Pour Gesner Oliveira, Joaquim Silva e Luna a été sacrifié par Bolsonaro "pour satisfaire son électorat".
"Manipuler la politique tarifaire, c'est comme manipuler la loi de la gravité", a lancé le général Silva e Luna lors d'un entretien à l'hebdomaire Veja, après avoir été remercié.
Mais depuis son limogeage, le gouvernement a eu toutes les peines du monde à lui trouver un successeur.
Le premier à être nommé, l'économiste Adriano Pires, a renoncé à assumer ce poste en raison d'un possible conflit d'intérêt avec son cabinet de consultants.
La presse brésilienne a fait état de plusieurs refus d'autres personnalités pressenties, jusqu'à ce que le gouvernement opte finalement mercredi pour José Mauro Coelho, qui était chargé des questions pétrolières au Ministère des Mines et de l'Energie.

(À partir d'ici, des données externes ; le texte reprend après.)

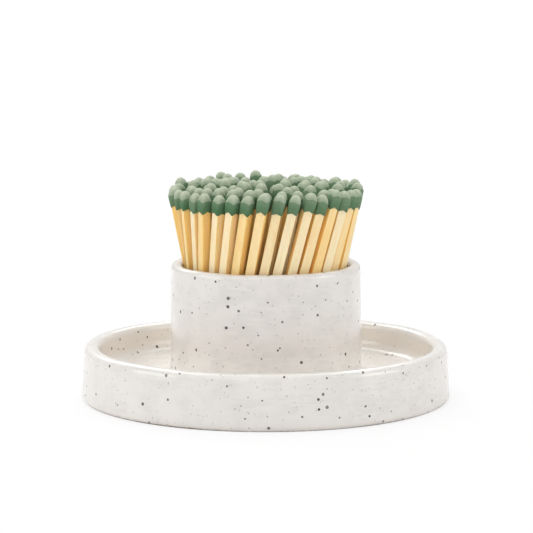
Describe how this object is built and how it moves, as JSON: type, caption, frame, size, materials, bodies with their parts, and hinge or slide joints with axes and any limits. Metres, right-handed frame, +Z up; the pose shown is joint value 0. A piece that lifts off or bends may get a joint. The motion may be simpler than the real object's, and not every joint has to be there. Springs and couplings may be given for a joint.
{
  "type": "match striker",
  "caption": "Round speckled stoneware match striker: an open cup of green-headed wooden matches rising from the middle of a shallow rimmed tray.",
  "frame": {"origin": "centre of the foot, on the surface the tray stands on", "axes": "+Z up along the axis of the cup and tray; X and Y lie in the foot's plane, with the picture taken from the -Y side"},
  "size_m": [0.095, 0.095, 0.0572],
  "materials": {
    "glazed_stoneware": "glossy warm white glaze with dark iron specks",
    "aspen_wood": "bare split wood with straight grain",
    "match_compound": "matt dusty sage green"
  },
  "bodies": {
    "root": {"cup_and_tray": "glazed_stoneware", "match_sticks_1": "aspen_wood", "match_sticks_2": "aspen_wood", "match_sticks_3": "aspen_wood", "match_sticks_4": "aspen_wood", "match_sticks_5": "aspen_wood", "match_sticks_6": "aspen_wood", "match_sticks_7": "aspen_wood", "match_sticks_8": "aspen_wood", "match_sticks_9": "aspen_wood", "match_sticks_10": "aspen_wood", "match_sticks_11": "aspen_wood", "match_sticks_12": "aspen_wood", "match_heads_1": "match_compound", "match_heads_2": "match_compound", "match_heads_3": "match_compound", "match_heads_4": "match_compound", "match_heads_5": "match_compound", "match_heads_6": "match_compound", "match_heads_7": "match_compound", "match_heads_8": "match_compound", "match_heads_9": "match_compound", "match_heads_10": "match_compound", "match_heads_11": "match_compound", "match_heads_12": "match_compound"}
  },
  "joints": []
}
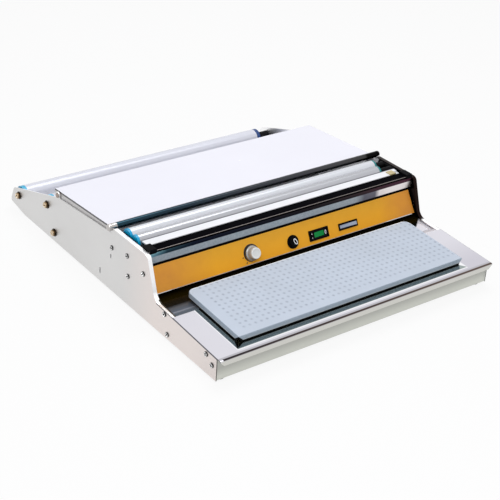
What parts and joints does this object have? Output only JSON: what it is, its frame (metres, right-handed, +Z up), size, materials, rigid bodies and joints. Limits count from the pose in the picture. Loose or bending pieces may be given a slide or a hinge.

Sa prise de fonction ne sera possible qu'après l'approbation de sa nomination par l'assemblée générale des actionnaires, le 13 avril.
En 68 ans d'existence, Petrobras a connu une valse de présidents: 39 précisément, avec une longévité moyenne inférieure à deux ans.
"C'est un poste exposé à une très forte pression politique, et chaque limogeage s'apparente à une réponse politique facile à un problème économique complexe", estime Adriano Laureno, du cabinet de consultants Prospectiva.
- "Patrimoine" -
Autre sujet brûlant: une éventuelle privatisation de Petrobras, déjà évoquée à plusieurs reprises par le président Bolsonaro.
En marge de négociations sur l'adhésion du Brésil à l'OCDE à Paris, le ministre de l'Economie, Paulo Guedes, un "Chicago Boy" ultra-libéral, a dit fin mars qu'il "rêvait" de privatiser la compagnie, mais a assuré que cela n'aurait pas lieu lors de l'actuel "premier mandat" de Jair Bolsonaro.
Le sort de Petrobras est donc intimement lié à la présidentielle d'octobre, avec son lot d'incertitudes, Lula étant pour le moment donné favori par les sondages.
Pour que la privatisation se concrétise, elle doit être approuvée par le Parlement, dont la majorité des élus est encore réfractaire à cette idée, tout comme les Brésiliens en général (54%), selon un sondage Poderdata.
"Au Parlement comme au sein de la population, Petrobras est considéré comme le joyau de l'Etat brésilien", dit Adriano Laureno.